# Task to complete:
Repeat, exactly, the run of lines that opens with the line containing "midsoleTop, midsoleInset), materials.midsoleFoam);" and closes with the line containing "nodes[node].hide_render = nodes[node].hide_viewport", and leave all other lines out.

# Records for processing:

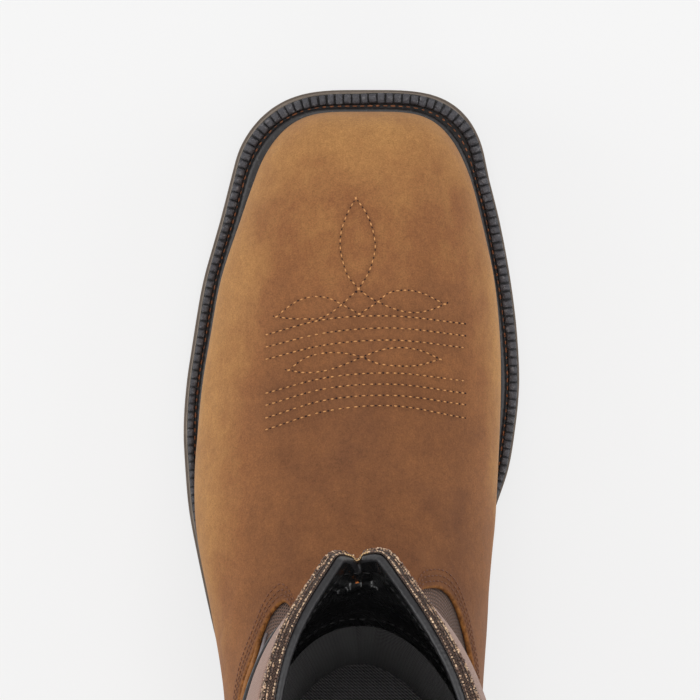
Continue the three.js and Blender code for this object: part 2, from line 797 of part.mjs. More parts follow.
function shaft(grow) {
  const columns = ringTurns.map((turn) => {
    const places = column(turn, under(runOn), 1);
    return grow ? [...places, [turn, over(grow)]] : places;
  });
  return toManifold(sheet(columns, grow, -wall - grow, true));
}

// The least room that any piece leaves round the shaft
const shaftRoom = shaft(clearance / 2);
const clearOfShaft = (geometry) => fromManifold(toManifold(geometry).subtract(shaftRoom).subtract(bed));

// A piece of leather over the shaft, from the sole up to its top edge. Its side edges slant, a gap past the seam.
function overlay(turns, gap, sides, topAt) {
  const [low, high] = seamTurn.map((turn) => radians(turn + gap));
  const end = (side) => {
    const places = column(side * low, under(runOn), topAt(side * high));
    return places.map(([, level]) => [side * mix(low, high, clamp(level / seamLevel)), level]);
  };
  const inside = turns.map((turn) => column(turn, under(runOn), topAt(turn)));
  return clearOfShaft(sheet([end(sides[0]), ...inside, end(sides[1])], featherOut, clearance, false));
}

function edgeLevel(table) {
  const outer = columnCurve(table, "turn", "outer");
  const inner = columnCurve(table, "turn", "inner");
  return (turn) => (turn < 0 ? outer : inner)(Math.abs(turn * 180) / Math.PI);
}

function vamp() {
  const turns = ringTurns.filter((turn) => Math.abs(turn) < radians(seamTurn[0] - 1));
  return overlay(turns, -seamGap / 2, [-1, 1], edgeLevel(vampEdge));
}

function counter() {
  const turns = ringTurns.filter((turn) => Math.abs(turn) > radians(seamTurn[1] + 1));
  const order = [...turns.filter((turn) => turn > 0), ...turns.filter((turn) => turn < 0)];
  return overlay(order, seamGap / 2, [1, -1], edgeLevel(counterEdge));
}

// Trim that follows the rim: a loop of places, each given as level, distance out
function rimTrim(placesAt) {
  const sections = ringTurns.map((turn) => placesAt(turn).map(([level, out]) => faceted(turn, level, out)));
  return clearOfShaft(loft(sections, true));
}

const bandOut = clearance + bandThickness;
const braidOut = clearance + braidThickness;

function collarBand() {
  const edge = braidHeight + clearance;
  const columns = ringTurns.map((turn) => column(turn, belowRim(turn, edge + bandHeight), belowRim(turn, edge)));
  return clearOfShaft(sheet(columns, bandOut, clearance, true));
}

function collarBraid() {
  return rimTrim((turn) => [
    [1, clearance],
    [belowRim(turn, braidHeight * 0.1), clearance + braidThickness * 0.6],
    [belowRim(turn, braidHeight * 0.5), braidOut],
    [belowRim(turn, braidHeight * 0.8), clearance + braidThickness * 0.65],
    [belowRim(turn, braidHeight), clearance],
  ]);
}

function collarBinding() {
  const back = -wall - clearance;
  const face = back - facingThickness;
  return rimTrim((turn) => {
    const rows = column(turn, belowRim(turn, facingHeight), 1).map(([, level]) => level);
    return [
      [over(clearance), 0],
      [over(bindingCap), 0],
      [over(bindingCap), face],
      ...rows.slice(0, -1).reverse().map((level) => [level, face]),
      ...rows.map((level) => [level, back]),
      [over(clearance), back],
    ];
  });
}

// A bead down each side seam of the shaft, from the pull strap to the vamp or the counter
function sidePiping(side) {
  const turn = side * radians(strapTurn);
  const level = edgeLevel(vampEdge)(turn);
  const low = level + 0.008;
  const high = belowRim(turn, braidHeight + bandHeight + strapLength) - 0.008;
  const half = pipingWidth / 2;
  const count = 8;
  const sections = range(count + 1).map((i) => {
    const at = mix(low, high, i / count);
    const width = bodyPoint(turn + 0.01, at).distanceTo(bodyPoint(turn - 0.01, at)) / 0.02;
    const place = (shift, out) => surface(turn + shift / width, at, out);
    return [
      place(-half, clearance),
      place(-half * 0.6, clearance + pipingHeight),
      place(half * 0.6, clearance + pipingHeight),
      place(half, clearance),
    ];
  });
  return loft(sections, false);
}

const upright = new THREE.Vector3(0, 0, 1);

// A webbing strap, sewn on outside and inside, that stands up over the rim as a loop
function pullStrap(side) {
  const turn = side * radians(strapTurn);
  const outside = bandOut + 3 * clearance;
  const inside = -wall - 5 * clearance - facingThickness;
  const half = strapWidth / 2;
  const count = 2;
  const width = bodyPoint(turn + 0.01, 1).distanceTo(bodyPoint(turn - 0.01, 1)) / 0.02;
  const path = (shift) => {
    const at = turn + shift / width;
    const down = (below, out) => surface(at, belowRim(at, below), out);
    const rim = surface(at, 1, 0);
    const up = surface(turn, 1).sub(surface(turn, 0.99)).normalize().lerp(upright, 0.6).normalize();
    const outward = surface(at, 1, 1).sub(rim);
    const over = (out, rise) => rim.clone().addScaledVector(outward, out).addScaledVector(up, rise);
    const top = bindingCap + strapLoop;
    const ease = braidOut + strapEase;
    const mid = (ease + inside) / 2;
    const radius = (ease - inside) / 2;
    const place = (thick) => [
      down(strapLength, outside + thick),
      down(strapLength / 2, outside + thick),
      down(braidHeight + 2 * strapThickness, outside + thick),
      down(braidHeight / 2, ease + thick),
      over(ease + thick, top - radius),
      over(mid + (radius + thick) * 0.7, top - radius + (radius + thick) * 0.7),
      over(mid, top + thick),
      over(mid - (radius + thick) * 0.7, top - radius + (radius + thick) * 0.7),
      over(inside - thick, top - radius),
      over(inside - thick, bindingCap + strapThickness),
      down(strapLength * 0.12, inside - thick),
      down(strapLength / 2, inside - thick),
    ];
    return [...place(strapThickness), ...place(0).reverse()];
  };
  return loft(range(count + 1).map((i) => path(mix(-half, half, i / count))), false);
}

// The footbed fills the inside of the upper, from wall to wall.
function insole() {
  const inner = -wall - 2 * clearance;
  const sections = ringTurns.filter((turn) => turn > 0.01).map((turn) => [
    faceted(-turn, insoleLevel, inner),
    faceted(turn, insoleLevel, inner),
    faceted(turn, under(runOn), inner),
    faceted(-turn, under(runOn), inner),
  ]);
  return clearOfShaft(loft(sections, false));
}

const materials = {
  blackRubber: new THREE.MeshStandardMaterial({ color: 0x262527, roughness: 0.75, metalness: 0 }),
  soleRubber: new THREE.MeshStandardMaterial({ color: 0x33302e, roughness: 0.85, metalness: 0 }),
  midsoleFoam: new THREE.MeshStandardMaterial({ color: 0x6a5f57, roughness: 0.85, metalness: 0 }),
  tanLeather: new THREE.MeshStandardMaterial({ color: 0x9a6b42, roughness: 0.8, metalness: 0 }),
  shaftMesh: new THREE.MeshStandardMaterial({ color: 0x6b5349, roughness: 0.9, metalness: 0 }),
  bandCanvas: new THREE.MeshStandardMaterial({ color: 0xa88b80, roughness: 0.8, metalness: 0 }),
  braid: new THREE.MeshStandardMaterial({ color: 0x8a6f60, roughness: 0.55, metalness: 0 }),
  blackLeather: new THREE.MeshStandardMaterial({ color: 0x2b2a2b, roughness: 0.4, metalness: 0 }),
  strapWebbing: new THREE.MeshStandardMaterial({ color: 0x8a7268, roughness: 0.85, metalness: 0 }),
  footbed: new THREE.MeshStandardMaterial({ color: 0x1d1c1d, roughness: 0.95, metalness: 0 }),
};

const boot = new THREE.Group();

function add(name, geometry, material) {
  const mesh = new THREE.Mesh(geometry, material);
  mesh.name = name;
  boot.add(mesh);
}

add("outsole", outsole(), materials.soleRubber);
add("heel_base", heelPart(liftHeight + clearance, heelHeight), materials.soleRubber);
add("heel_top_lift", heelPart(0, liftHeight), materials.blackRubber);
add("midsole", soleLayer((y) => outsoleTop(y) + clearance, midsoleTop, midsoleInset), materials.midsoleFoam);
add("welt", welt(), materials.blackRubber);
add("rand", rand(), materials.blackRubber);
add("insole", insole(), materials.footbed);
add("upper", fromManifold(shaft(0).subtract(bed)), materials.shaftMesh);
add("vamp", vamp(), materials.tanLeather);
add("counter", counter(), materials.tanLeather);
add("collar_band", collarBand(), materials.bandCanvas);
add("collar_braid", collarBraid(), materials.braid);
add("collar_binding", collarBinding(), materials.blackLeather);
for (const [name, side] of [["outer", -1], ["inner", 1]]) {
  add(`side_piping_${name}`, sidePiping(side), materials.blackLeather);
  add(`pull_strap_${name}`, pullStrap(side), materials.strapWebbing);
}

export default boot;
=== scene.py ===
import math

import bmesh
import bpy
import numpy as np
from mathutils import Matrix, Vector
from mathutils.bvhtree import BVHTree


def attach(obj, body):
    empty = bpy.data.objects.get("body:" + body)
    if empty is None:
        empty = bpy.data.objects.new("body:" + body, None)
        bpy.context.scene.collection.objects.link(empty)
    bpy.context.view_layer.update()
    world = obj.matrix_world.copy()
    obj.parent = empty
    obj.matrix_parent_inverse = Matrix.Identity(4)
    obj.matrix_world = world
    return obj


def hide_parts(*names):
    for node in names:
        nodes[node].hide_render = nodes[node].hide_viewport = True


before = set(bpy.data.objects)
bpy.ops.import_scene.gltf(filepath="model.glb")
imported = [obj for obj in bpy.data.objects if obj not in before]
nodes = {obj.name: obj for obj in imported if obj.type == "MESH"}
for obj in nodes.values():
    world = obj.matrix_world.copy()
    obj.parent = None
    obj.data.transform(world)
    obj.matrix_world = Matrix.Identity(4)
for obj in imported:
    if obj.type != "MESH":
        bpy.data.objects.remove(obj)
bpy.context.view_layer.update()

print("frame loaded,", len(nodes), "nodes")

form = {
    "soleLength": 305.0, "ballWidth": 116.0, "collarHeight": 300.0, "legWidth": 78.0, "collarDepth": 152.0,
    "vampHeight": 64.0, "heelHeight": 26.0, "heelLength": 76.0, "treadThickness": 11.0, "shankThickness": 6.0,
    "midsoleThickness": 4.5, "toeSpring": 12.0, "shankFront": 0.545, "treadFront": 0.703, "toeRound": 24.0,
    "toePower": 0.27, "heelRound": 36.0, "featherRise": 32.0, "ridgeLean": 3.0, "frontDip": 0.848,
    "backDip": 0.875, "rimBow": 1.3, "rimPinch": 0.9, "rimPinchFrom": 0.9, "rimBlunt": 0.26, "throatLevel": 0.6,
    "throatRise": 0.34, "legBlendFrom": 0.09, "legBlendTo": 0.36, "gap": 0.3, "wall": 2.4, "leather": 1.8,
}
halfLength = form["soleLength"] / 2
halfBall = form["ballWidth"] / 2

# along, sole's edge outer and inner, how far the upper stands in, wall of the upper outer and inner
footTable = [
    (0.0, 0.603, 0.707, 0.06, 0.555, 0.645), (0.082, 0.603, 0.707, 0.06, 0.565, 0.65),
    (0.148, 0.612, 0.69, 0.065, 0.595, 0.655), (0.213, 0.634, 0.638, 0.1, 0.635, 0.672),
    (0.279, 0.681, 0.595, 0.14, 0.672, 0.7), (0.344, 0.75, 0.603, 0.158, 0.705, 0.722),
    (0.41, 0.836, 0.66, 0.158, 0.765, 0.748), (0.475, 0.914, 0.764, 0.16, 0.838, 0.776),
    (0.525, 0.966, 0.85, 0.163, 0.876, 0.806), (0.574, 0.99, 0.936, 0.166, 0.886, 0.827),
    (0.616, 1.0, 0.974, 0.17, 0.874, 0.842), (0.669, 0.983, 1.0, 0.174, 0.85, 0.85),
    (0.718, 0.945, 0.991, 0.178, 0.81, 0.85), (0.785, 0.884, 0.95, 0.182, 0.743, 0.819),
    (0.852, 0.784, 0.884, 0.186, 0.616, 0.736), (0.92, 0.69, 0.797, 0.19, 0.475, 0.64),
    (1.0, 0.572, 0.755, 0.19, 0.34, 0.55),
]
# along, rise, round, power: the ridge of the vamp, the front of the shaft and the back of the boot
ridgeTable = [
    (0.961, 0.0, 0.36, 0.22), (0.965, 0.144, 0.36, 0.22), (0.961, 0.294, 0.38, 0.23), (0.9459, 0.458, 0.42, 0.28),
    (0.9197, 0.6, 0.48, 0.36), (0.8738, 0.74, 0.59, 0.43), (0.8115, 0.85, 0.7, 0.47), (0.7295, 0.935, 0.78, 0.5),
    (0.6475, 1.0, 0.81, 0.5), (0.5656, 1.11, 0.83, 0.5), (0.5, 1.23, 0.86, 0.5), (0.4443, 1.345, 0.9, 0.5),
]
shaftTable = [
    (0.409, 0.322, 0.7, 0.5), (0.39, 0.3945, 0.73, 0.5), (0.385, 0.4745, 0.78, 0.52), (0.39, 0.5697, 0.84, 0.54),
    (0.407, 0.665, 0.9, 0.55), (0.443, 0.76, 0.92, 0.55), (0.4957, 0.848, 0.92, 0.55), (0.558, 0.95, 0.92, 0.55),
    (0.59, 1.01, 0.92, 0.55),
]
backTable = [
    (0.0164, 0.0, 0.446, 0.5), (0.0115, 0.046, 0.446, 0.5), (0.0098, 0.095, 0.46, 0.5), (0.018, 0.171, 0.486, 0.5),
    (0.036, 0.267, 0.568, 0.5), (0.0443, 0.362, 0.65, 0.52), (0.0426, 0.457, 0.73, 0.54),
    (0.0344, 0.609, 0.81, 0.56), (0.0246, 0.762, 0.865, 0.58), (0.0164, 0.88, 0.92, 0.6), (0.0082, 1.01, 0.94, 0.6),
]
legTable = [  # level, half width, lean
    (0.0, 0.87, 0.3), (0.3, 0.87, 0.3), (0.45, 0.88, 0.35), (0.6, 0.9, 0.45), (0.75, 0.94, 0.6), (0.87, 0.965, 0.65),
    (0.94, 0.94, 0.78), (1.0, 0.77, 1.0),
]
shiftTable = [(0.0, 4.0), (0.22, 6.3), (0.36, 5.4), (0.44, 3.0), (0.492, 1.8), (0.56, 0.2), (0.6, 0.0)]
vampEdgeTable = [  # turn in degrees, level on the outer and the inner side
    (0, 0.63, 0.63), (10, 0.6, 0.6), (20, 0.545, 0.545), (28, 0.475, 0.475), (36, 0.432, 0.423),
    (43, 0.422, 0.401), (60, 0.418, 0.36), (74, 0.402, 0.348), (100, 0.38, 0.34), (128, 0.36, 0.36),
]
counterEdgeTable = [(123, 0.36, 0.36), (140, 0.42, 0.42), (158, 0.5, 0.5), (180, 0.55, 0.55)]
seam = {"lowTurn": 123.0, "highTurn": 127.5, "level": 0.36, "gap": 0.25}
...
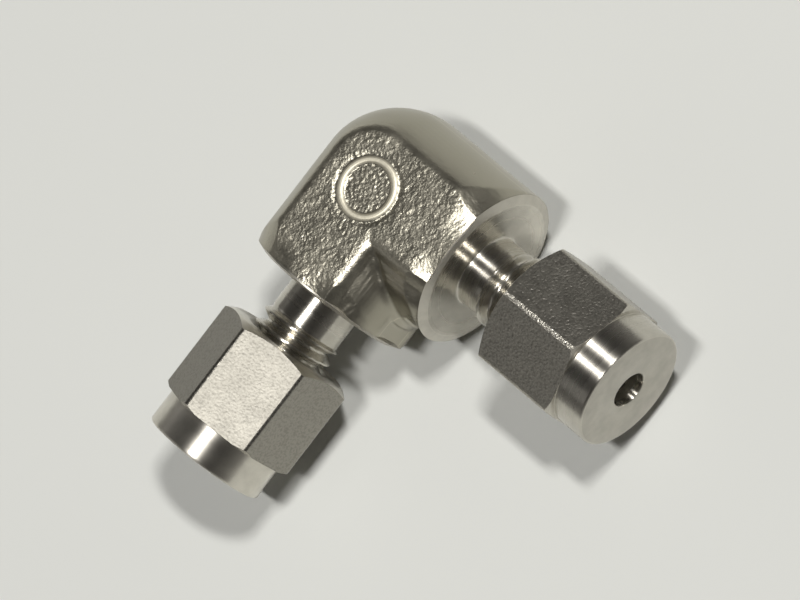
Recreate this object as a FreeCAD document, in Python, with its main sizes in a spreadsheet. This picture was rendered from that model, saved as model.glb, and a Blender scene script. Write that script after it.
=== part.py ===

# Worked answer:
add("midsole", soleLayer((y) => outsoleTop(y) + clearance, midsoleTop, midsoleInset), materials.midsoleFoam);
add("welt", welt(), materials.blackRubber);
add("rand", rand(), materials.blackRubber);
add("insole", insole(), materials.footbed);
add("upper", fromManifold(shaft(0).subtract(bed)), materials.shaftMesh);
add("vamp", vamp(), materials.tanLeather);
add("counter", counter(), materials.tanLeather);
add("collar_band", collarBand(), materials.bandCanvas);
add("collar_braid", collarBraid(), materials.braid);
add("collar_binding", collarBinding(), materials.blackLeather);
for (const [name, side] of [["outer", -1], ["inner", 1]]) {
  add(`side_piping_${name}`, sidePiping(side), materials.blackLeather);
  add(`pull_strap_${name}`, pullStrap(side), materials.strapWebbing);
}

export default boot;
=== scene.py ===
import math

import bmesh
import bpy
import numpy as np
from mathutils import Matrix, Vector
from mathutils.bvhtree import BVHTree


def attach(obj, body):
    empty = bpy.data.objects.get("body:" + body)
    if empty is None:
        empty = bpy.data.objects.new("body:" + body, None)
        bpy.context.scene.collection.objects.link(empty)
    bpy.context.view_layer.update()
    world = obj.matrix_world.copy()
    obj.parent = empty
    obj.matrix_parent_inverse = Matrix.Identity(4)
    obj.matrix_world = world
    return obj


def hide_parts(*names):
    for node in names:
        nodes[node].hide_render = nodes[node].hide_viewport = True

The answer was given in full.